Nous avons intitulé cette étude : « une société d’individus ». L’expression, on le sait, possède ses galons de noblesse sociologique depuis que Norbert Elias s’en est emparée et l’a érigée en titre d’un de ses plus célèbres opuscules 1 . Pourtant c’est à une autre tradition sociologique et anthropologique, celle de Durkheim, de Célestin Bouglé, de Louis Dumont que nous pensons être redevables de la signification qu’en l’espèce nous entendons lui donner. Elias est amené à développer ses réflexions sur la « société des individus » dans le cadre d’un essai visant à la fois à dépasser théoriquement et à expliquer sociologiquement ce qu’il appelle l’antinomie des conceptions usuelles de la société, et d’après lui aussi factices l’une que l’autre, l’une pêchant par excès de nominalisme, l’autre par excès de réalisme. Son problème en l’occurrence n’est pas, comme l’est le nôtre, de déterminer les caractères distinctifs d’un type particulier de formation sociale. Aussi bien le concept de société d’individus (ou société des individus) avancé par Elias possède, de l’aveu même de son auteur, une extension qui va bien au-delà du champ des seules sociétés industrielles libérales 2 , une extension qui recouvre finalement le domaine entier des collectivités humaines. C’est un concept de morphologie sociale générale, non un concept de morphologie appliquée à un type spécifique d’organisation sociale (celle des sociétés libérales industrielles occidentales). Il y aurait donc contresens à le croire adapté à la fonction discriminatoire, quant à la compréhension et l’extension sociologiques, que notre problématique nous impose de faire jouer à la signification que nous mettons derrière le syntagme « société d’individus ». C’est pourquoi il ne nous semble guère utile d’en expliciter plus avant le contenu.
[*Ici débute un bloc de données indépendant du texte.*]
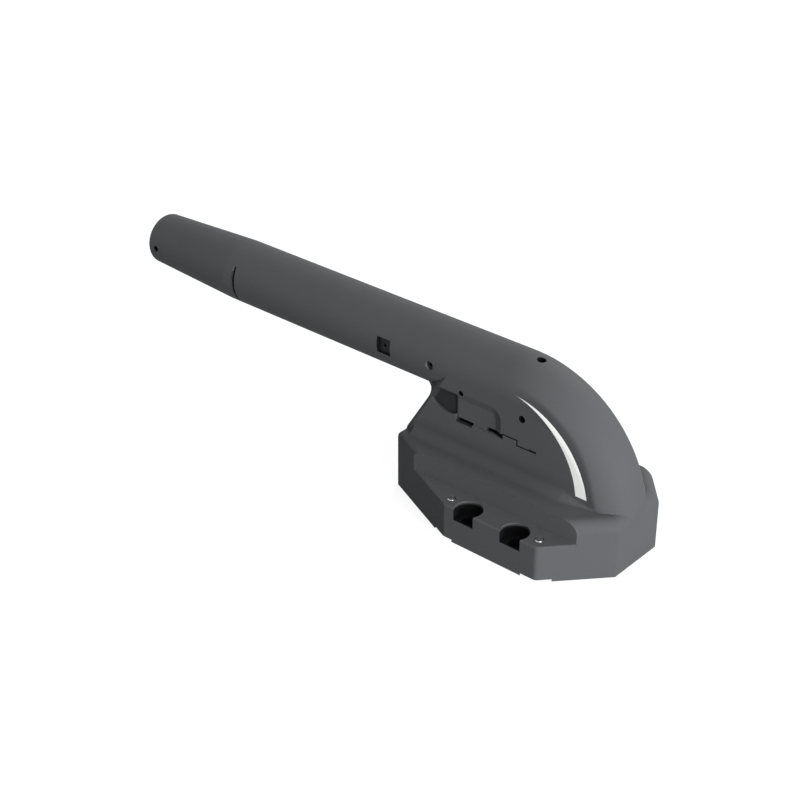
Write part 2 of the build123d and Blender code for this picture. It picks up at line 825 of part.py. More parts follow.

Si donc nous sommes redevables à Norbert Elias de l’expression de société d’individus, il nous faut l’entendre dans une acception bien plus restrictive et partant nécessairement différente de la sienne. Nous ne pouvons sans contradiction emprunter un concept qui vaut aussi bien pour les Gemeinschaften que pour les Gesellschaften – pour reprendre la terminologie de Tönnies – et ne lui reconnaître, conformément à ce que réclame notre problématique, de validité qu’appliqué à ces dernières.

Notre dette est en quelque sorte symétrique inverse à l’égard des recherches poursuivies par Émile Durkheim et dans son sillage par Louis Dumont sur la question de l’individualisme. Si l’on ne décèle pas dans les travaux de ces auteurs l’expression de société d’individus, on y trouve par contre, sinon le concept complètement développé, du moins une caractérisation intéressante sous le rapport moral des groupes qu’ils qualifient quant à eux de sociétés « à solidarité organique » (Durkheim) ou de sociétés « individualistes » (Dumont) – expressions par lesquelles ils désignent concrètement les sociétés industrielles libérales occidentales – par opposition aux autres formations sociales prises en bloc, qu’ils nomment sociétés « à solidarité mécanique » (Durkheim) ou sociétés « holistes » (Dumont). Caractérisation qui nous semble en tous cas pouvoir servir de définition de travail à ce que nous préférons pour notre part, d’accord en cela avec Marcel Gauchet, Robert Castel et quelques autres 1 , appeler une « société d’individus ».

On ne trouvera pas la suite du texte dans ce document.